> **Problem to work on**
Reproduce each line bearing the word "this".

> **Dataset extract**
━━━━━━━━━━━━━━━━━━━━

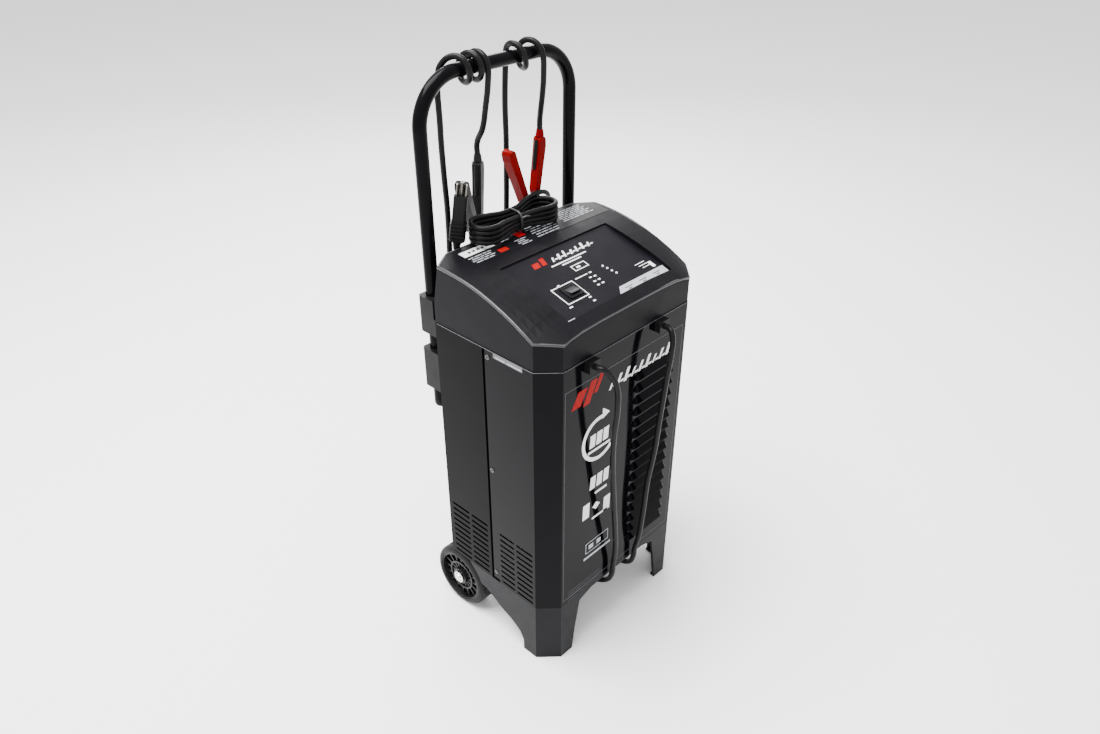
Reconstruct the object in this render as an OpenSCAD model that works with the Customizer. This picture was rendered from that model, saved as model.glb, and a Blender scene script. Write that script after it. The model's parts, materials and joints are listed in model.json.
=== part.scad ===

━━━━━━━━━━━━━━━━━━━━

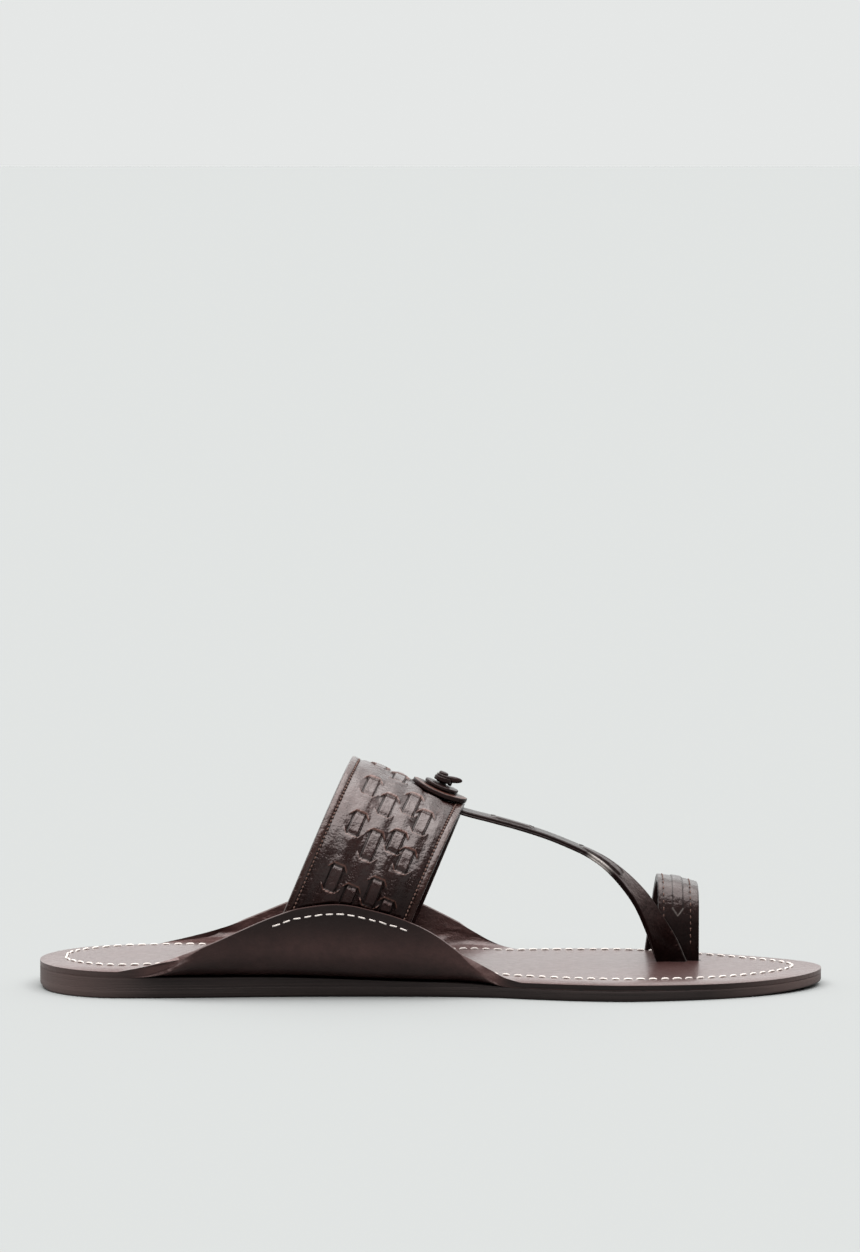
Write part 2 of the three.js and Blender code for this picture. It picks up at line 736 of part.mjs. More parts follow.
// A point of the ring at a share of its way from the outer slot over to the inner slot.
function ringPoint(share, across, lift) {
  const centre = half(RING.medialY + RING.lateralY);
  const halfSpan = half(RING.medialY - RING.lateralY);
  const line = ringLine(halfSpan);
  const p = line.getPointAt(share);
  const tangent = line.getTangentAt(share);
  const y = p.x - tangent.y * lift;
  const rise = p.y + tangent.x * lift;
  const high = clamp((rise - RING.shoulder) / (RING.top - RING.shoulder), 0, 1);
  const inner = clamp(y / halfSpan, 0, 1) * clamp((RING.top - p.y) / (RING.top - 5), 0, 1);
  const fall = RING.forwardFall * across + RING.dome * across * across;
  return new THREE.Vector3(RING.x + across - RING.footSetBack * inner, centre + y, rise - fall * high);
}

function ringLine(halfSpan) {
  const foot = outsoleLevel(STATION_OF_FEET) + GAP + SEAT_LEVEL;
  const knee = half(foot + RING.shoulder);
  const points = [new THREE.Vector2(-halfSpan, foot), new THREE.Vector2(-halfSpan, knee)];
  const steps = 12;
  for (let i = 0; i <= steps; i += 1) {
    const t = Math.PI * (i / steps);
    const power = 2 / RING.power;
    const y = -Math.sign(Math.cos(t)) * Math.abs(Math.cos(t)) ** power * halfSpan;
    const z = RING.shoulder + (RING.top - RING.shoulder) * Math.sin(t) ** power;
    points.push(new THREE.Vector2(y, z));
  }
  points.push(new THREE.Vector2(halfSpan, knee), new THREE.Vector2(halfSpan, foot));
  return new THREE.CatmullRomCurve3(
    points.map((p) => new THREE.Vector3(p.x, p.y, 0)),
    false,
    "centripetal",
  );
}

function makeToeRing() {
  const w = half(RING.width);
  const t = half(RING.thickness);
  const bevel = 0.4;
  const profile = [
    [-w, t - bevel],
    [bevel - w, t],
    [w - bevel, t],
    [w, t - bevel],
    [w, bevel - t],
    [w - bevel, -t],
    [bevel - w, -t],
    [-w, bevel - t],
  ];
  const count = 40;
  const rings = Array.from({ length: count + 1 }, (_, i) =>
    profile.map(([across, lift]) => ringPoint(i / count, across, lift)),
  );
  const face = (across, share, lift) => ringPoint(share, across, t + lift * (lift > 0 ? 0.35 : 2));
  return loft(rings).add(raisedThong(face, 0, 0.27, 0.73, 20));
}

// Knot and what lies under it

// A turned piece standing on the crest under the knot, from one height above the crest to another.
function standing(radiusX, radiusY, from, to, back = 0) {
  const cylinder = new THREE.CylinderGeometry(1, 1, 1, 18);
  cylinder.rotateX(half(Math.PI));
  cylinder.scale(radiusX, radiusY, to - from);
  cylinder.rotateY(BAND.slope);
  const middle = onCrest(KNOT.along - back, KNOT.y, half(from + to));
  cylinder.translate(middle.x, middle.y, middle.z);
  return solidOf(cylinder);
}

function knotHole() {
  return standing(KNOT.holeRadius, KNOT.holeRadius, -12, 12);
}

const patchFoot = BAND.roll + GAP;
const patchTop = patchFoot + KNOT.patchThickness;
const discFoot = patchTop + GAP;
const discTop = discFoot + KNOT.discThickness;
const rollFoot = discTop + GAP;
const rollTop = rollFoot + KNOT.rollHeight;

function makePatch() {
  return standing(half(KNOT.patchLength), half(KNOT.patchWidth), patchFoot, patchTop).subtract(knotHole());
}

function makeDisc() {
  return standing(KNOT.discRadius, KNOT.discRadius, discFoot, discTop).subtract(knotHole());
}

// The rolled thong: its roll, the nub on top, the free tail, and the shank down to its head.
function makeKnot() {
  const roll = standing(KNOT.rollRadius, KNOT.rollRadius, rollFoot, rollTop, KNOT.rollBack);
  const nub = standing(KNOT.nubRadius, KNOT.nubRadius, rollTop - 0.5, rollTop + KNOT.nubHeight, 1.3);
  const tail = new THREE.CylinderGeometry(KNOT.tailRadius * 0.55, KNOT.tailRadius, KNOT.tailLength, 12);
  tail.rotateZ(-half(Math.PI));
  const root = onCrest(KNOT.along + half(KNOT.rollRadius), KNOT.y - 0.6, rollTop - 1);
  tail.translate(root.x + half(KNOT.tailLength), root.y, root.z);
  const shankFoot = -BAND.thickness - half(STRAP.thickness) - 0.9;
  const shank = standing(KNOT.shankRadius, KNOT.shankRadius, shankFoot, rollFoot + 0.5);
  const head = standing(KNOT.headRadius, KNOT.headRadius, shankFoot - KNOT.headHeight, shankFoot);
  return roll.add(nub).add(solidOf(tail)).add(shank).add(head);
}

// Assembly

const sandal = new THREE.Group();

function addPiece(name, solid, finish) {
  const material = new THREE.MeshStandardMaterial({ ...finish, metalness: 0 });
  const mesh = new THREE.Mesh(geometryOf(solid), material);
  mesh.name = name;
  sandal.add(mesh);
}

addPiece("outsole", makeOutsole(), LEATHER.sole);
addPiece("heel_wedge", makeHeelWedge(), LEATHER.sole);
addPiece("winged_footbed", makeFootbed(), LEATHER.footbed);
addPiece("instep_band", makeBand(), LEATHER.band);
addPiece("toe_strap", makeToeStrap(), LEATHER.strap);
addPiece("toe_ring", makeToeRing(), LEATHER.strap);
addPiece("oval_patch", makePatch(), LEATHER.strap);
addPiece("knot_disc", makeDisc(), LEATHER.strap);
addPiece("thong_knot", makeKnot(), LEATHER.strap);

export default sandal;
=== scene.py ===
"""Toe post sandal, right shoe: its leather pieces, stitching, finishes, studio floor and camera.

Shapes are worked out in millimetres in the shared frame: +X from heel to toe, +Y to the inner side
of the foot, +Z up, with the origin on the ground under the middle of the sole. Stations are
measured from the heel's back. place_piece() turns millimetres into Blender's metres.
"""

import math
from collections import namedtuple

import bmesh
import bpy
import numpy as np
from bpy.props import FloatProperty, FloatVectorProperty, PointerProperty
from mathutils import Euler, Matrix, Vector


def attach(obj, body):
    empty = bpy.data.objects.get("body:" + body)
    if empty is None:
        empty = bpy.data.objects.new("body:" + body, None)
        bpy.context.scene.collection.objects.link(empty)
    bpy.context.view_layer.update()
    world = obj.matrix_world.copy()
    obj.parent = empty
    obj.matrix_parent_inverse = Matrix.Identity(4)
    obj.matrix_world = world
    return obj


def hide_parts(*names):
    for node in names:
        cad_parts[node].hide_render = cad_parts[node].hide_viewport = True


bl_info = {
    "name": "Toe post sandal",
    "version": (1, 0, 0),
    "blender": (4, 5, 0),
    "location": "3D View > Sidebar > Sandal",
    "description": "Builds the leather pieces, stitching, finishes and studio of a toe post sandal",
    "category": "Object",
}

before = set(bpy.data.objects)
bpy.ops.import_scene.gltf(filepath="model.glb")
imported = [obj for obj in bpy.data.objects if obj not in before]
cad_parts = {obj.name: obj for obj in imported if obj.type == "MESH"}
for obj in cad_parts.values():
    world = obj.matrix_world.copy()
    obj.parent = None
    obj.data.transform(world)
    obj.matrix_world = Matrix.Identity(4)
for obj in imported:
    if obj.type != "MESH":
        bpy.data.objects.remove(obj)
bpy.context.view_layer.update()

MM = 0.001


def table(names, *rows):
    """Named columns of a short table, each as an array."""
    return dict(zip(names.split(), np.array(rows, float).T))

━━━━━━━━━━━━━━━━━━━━

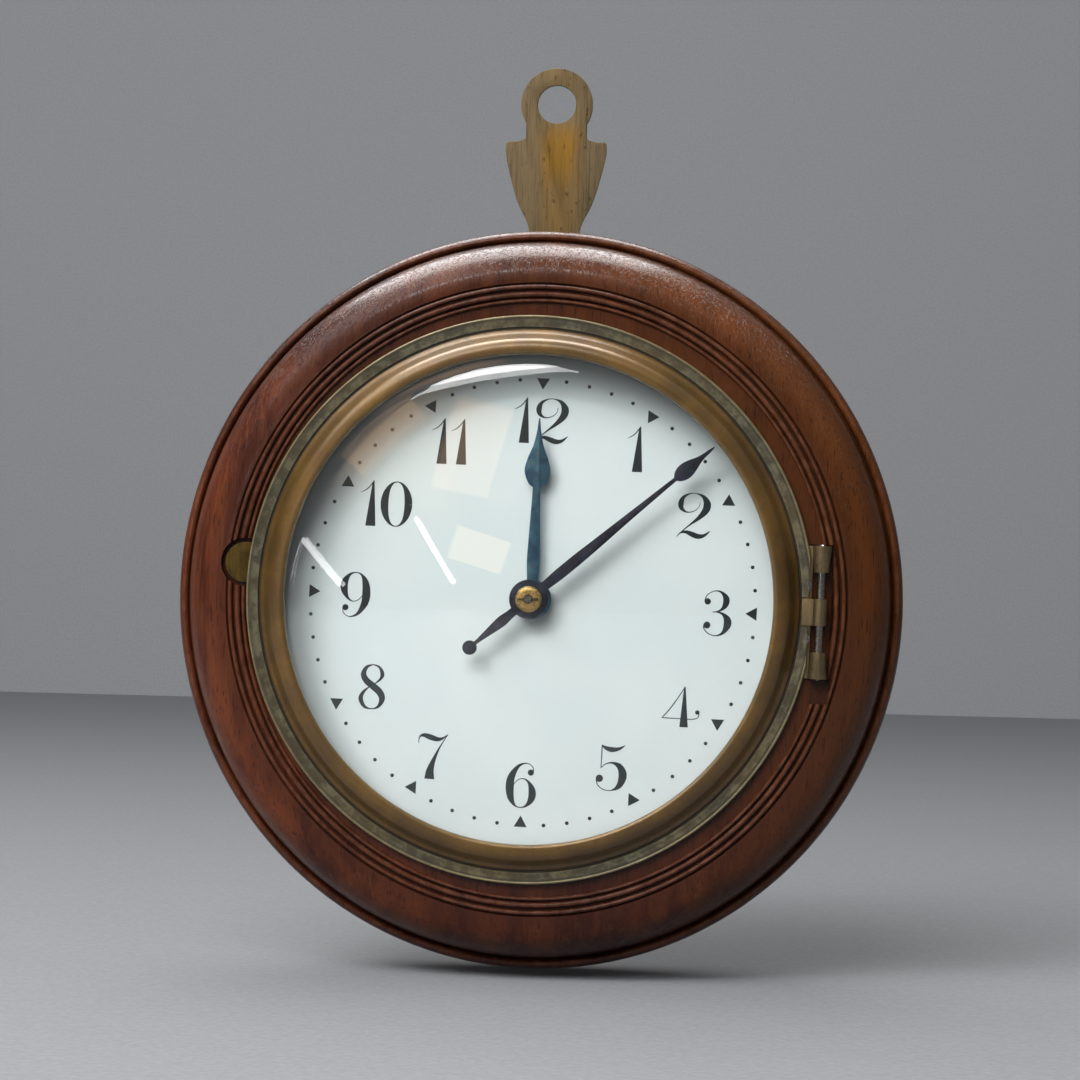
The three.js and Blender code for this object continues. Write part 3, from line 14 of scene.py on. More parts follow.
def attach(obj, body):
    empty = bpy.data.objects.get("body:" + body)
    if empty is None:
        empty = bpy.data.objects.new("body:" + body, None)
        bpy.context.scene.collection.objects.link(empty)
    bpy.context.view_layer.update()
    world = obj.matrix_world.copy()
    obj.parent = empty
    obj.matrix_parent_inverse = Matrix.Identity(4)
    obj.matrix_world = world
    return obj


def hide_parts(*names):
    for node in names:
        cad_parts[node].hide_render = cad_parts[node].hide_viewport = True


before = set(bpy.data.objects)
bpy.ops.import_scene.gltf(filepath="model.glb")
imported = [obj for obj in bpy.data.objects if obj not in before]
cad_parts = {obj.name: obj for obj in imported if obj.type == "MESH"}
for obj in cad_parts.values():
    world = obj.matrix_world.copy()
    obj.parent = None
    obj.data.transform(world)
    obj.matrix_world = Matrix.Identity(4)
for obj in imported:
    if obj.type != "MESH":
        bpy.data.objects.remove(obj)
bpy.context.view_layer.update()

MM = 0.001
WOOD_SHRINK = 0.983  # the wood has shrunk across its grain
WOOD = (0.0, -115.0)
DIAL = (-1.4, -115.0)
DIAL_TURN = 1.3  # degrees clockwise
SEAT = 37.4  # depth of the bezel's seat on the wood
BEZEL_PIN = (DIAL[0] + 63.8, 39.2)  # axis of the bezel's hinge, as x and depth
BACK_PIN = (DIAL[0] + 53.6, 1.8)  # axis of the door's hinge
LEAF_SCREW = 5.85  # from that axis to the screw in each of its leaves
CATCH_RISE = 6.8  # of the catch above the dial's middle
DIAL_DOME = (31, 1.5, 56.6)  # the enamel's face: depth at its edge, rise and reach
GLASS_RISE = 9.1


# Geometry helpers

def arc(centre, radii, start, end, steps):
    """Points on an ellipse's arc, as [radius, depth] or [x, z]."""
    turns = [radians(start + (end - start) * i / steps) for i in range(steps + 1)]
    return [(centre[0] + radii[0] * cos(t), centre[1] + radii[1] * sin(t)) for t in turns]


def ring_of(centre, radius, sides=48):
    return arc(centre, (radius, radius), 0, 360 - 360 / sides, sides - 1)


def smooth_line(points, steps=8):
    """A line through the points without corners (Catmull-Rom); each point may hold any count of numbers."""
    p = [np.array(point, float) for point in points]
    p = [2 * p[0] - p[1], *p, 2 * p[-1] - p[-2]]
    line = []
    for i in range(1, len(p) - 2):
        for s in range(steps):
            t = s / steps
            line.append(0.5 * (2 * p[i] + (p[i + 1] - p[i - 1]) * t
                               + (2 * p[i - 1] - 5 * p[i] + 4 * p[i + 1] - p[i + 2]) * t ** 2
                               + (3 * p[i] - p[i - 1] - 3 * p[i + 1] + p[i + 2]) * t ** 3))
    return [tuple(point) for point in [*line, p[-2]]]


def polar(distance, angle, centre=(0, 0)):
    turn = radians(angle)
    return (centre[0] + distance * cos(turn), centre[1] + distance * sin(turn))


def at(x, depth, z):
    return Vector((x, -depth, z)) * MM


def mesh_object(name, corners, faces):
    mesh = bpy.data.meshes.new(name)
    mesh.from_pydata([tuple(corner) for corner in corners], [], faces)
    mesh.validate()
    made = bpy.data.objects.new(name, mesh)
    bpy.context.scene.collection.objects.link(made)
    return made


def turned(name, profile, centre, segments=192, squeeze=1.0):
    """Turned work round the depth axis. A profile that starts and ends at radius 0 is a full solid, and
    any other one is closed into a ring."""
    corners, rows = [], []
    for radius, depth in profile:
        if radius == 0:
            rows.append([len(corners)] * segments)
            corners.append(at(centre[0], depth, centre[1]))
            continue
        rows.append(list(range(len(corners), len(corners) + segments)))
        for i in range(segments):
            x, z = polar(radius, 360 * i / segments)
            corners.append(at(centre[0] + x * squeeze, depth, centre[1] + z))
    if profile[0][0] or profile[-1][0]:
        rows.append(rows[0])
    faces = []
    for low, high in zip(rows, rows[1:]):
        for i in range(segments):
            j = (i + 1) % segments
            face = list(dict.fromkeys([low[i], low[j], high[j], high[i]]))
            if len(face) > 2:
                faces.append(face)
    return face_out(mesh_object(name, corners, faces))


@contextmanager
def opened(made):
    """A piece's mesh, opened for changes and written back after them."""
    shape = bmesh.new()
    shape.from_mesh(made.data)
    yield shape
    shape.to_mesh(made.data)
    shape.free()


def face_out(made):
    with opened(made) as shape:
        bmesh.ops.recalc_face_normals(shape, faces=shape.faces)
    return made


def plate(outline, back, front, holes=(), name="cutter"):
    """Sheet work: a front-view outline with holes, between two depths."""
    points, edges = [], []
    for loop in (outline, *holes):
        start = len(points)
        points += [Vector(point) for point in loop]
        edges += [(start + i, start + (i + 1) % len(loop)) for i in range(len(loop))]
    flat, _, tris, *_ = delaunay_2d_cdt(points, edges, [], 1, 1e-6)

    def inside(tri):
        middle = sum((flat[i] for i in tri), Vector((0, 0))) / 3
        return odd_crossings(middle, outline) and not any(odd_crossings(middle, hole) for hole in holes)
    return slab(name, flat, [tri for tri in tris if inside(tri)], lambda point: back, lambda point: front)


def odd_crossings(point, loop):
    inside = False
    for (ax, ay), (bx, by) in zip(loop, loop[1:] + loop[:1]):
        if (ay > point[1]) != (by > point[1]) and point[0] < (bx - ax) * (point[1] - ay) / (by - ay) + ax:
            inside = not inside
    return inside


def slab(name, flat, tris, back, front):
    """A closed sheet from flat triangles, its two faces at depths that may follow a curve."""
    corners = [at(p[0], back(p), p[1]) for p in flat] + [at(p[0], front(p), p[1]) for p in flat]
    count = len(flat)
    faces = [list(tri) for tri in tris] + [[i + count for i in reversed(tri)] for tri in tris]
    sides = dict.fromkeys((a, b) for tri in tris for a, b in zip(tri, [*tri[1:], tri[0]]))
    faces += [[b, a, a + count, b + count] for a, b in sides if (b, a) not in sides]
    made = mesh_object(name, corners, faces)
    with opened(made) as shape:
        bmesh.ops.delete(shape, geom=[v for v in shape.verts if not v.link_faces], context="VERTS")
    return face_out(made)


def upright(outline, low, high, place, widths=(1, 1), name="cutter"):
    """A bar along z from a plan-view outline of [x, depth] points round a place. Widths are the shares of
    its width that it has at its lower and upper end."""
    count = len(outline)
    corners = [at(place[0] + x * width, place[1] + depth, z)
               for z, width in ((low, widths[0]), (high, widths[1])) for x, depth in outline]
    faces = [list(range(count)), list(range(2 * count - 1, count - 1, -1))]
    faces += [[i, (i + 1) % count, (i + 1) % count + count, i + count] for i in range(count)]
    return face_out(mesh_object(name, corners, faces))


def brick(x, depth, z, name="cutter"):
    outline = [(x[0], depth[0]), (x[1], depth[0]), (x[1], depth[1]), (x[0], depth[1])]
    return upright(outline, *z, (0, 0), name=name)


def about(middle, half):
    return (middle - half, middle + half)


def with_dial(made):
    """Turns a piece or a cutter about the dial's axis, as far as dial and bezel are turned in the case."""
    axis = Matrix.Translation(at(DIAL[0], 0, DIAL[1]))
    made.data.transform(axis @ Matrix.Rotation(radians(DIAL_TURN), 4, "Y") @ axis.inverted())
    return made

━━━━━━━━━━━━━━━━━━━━

> **Correct answer**
Reconstruct the object in this render as an OpenSCAD model that works with the Customizer. This picture was rendered from that model, saved as model.glb, and a Blender scene script. Write that script after it. The model's parts, materials and joints are listed in model.json.
Write part 2 of the three.js and Blender code for this picture. It picks up at line 736 of part.mjs. More parts follow.
The three.js and Blender code for this object continues. Write part 3, from line 14 of scene.py on. More parts follow.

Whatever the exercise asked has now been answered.